-- BEGIN MATERIAL FOR THIS EXERCISE --

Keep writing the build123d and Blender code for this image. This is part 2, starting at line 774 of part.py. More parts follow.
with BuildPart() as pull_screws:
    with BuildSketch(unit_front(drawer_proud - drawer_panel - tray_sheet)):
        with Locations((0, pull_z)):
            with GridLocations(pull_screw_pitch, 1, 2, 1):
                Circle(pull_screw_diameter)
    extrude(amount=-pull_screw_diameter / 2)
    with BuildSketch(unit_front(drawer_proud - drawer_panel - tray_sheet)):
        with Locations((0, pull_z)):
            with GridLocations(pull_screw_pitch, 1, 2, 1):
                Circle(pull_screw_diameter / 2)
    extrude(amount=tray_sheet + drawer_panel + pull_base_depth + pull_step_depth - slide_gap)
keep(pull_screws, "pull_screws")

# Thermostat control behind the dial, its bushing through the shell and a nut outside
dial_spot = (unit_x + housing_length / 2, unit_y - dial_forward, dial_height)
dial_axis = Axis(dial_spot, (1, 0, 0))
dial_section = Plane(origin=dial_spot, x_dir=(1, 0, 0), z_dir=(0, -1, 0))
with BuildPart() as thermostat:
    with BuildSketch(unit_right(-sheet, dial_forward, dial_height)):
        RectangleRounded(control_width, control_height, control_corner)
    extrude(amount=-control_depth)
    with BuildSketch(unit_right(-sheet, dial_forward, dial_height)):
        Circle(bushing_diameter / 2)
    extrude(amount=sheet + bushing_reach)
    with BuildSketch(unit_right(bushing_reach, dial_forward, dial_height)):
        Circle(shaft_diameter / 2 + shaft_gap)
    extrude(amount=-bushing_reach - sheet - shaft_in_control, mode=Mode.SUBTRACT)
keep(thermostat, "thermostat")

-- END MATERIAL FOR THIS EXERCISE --
-- BEGIN MATERIAL FOR THIS EXERCISE --

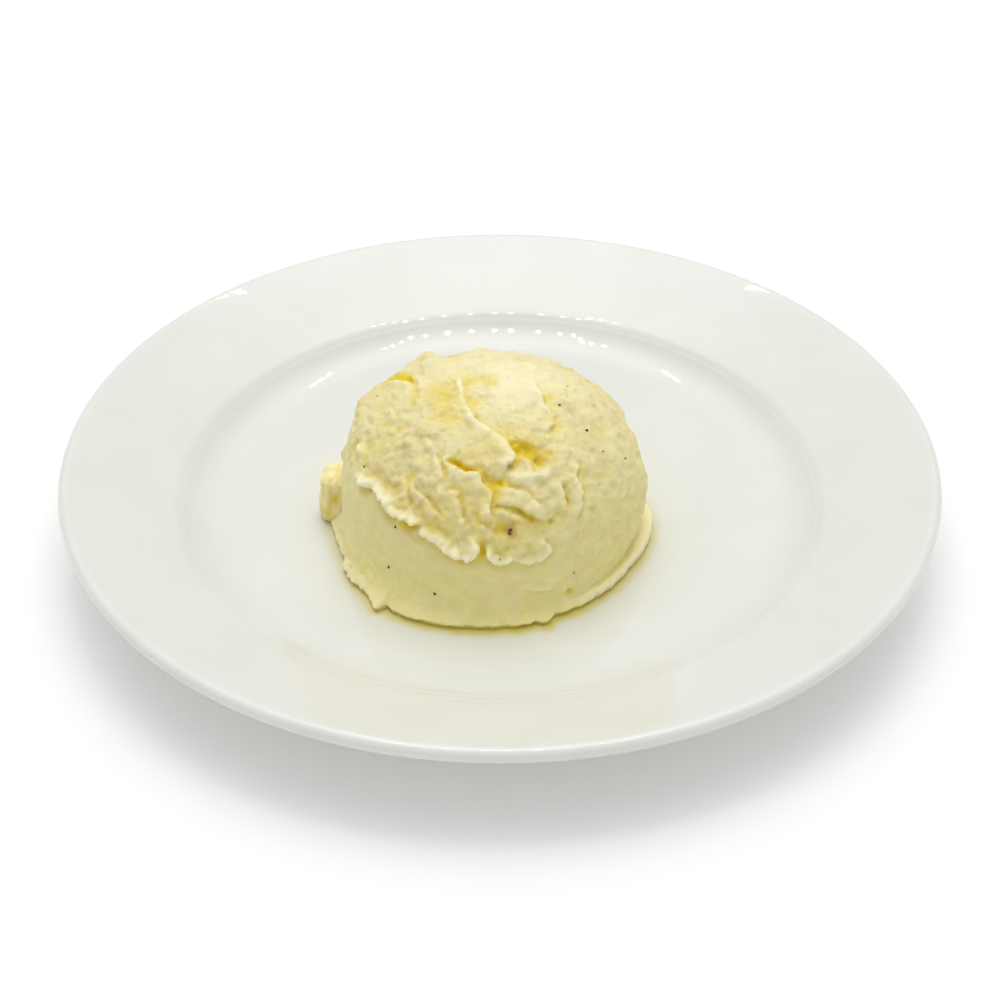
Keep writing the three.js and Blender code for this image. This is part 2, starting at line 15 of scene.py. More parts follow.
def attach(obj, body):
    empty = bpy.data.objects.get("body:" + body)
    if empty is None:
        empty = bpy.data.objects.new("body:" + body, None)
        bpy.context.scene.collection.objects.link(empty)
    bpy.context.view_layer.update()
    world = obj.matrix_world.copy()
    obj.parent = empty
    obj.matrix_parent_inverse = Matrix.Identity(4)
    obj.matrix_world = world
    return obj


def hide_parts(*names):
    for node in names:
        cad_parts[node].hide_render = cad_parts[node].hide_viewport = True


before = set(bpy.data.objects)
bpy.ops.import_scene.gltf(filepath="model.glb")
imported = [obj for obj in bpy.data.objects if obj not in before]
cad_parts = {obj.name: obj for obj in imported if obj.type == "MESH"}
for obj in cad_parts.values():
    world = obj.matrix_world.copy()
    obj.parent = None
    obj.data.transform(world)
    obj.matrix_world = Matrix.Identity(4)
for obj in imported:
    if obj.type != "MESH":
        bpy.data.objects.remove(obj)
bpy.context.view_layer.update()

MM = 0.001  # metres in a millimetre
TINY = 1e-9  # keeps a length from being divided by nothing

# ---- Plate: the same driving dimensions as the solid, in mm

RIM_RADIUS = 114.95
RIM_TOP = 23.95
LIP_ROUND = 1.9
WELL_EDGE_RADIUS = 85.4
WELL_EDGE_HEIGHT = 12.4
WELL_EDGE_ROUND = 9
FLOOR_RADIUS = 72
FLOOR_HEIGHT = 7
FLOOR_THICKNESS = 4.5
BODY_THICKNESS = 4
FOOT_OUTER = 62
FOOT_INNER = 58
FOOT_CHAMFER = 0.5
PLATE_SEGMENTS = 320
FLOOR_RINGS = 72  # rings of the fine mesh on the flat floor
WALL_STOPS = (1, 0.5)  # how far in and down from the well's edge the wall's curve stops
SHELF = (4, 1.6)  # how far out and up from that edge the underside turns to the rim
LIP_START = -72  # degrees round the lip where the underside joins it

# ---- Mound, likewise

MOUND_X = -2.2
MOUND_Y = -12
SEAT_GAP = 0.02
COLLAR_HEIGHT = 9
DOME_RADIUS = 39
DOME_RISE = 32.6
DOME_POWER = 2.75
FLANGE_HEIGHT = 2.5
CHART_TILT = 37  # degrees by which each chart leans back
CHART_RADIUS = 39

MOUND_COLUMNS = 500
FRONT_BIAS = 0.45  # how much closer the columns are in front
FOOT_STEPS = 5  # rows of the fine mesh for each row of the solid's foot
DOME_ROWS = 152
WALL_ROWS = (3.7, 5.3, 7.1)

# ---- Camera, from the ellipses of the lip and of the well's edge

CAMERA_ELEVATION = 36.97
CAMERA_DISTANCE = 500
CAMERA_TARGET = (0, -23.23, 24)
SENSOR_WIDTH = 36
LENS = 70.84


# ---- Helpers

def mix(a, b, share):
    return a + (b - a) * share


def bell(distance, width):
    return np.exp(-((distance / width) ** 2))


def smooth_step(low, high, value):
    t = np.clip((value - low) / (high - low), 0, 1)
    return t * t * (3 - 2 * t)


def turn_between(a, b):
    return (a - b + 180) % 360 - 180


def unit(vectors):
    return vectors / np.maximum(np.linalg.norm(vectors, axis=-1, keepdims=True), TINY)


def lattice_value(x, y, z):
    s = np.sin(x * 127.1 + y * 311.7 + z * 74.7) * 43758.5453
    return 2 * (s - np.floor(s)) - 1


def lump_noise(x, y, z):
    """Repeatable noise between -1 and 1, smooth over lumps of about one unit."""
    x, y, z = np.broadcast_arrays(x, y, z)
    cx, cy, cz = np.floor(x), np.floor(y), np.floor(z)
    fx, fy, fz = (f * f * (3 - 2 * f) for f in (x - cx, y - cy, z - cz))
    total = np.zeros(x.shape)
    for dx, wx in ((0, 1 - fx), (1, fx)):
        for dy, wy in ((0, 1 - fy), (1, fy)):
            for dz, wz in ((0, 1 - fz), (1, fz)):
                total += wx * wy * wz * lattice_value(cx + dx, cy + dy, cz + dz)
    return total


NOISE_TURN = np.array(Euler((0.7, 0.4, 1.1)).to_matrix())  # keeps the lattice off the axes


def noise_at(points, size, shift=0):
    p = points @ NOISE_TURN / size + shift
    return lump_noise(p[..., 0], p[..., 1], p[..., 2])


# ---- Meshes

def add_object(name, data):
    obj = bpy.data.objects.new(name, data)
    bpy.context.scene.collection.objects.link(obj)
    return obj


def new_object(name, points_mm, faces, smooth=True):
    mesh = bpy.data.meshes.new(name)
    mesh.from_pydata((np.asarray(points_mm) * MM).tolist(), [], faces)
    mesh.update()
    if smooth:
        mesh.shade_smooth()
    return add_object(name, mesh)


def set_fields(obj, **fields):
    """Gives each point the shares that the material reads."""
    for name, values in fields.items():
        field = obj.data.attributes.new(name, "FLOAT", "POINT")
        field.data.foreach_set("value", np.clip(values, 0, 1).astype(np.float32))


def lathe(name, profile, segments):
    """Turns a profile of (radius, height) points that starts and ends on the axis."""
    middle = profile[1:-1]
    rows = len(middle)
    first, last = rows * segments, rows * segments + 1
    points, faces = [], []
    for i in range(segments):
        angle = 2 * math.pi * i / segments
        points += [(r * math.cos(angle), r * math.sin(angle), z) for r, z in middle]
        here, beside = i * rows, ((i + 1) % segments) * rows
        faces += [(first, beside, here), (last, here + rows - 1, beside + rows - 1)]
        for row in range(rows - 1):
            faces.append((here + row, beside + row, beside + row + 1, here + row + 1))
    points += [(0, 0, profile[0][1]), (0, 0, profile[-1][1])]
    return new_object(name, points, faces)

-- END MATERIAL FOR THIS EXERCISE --
-- BEGIN MATERIAL FOR THIS EXERCISE --

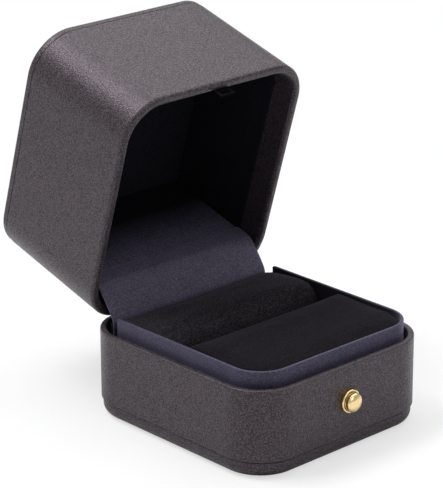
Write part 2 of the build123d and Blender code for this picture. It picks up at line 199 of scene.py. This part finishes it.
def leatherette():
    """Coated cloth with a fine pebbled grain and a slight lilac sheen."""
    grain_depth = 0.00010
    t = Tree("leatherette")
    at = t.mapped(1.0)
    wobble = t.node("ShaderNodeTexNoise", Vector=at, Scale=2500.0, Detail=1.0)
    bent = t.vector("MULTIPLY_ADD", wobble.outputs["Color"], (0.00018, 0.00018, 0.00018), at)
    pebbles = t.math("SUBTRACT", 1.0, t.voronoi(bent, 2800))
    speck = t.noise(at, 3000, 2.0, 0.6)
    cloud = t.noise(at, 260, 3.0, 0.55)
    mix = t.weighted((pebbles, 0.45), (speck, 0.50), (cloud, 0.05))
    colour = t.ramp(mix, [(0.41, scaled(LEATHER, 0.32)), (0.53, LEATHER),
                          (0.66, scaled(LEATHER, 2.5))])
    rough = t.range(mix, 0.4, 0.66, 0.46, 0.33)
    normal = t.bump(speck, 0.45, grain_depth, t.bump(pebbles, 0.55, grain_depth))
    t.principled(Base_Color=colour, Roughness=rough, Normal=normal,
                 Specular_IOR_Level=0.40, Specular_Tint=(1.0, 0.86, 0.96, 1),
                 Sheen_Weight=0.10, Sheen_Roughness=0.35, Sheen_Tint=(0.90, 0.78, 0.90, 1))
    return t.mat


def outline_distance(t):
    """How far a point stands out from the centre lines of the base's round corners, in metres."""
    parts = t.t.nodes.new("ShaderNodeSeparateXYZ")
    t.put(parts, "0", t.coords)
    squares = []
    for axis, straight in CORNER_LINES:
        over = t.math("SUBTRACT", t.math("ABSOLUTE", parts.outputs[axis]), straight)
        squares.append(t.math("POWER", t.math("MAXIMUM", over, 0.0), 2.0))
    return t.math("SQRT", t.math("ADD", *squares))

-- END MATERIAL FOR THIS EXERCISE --

WORK TO DO: Provide an exact reproduction of only those lines that start at the line containing "in imported if" and end at the line containing "# ---- Mound, likewise", inclusive.

WORKED ANSWER:
cad_parts = {obj.name: obj for obj in imported if obj.type == "MESH"}
for obj in cad_parts.values():
    world = obj.matrix_world.copy()
    obj.parent = None
    obj.data.transform(world)
    obj.matrix_world = Matrix.Identity(4)
for obj in imported:
    if obj.type != "MESH":
        bpy.data.objects.remove(obj)
bpy.context.view_layer.update()

MM = 0.001  # metres in a millimetre
TINY = 1e-9  # keeps a length from being divided by nothing

# ---- Plate: the same driving dimensions as the solid, in mm

RIM_RADIUS = 114.95
RIM_TOP = 23.95
LIP_ROUND = 1.9
WELL_EDGE_RADIUS = 85.4
WELL_EDGE_HEIGHT = 12.4
WELL_EDGE_ROUND = 9
FLOOR_RADIUS = 72
FLOOR_HEIGHT = 7
FLOOR_THICKNESS = 4.5
BODY_THICKNESS = 4
FOOT_OUTER = 62
FOOT_INNER = 58
FOOT_CHAMFER = 0.5
PLATE_SEGMENTS = 320
FLOOR_RINGS = 72  # rings of the fine mesh on the flat floor
WALL_STOPS = (1, 0.5)  # how far in and down from the well's edge the wall's curve stops
SHELF = (4, 1.6)  # how far out and up from that edge the underside turns to the rim
LIP_START = -72  # degrees round the lip where the underside joins it

# ---- Mound, likewise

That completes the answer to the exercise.